Scared and unsettled German soldiers would whisper amongst themselves that the Night Witches actually used magic or that they were the result of a secret program to confer upon them perfect night vision and superhuman reflexes, and the regiment themselves did little to allay these wild rumors. They were a force of terror, and by the end of the war would fly nearly 30,000 combat sorties, log 28,676 flight hours, and drop over 3,000 tons of bombs and over 26,000 incendiary shells. Ouch. Only 30 of the pilots would be lost, including the regiment’s founder Raskova, and 24 of them were awarded the prestigious title Hero of the Soviet Union. In fact, the Night Witches would prove to be the most decorated force the Soviet Air Force had ever seen, not bad for a motley crew of peasant women wearing oversized uniforms, lacking the most cutting edge technology, and flying flimsy, rickety wooden crop-dusters without any amenities.

Even with all of this success, the “Night Witches” were eventually converted into the 46th Taman Guards Night Bomber Aviation Regiment, and after the war many of these women would try to pick up their lives where they had been before all of the carnage. One of the last surviving members of the regiment was Nadezhvda Popova, who would decades later reflect upon her time with the Night Witches, saying, “I sometimes stare into the blackness and close my eyes.
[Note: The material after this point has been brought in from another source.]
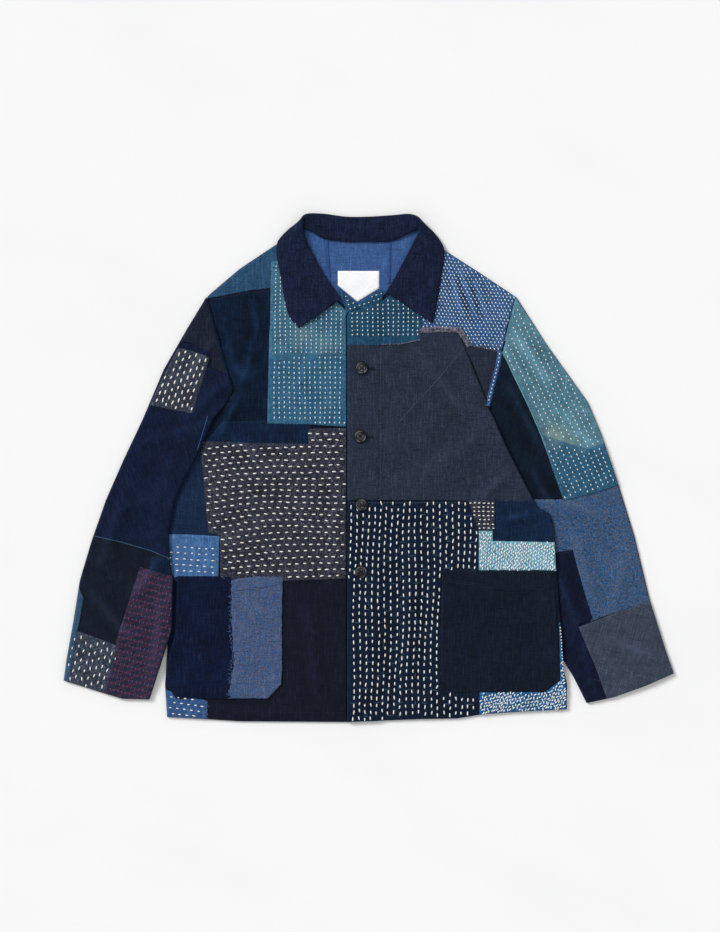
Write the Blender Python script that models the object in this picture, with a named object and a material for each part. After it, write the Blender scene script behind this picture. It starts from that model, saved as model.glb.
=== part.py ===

I can still imagine myself as a young girl, up there in my little bomber. And I ask myself, ‘Nadia, how did you do it?” How did they do it, indeed? Flying low over waves of gunfire, pushing through physical limits and limitations that would have been the end of some of the best pilots, these determined, brave women of war did their country proud, and the Night Witches remain a little-remembered but very important feature upon the landscape of not only women in war, but of heroism in combat in general.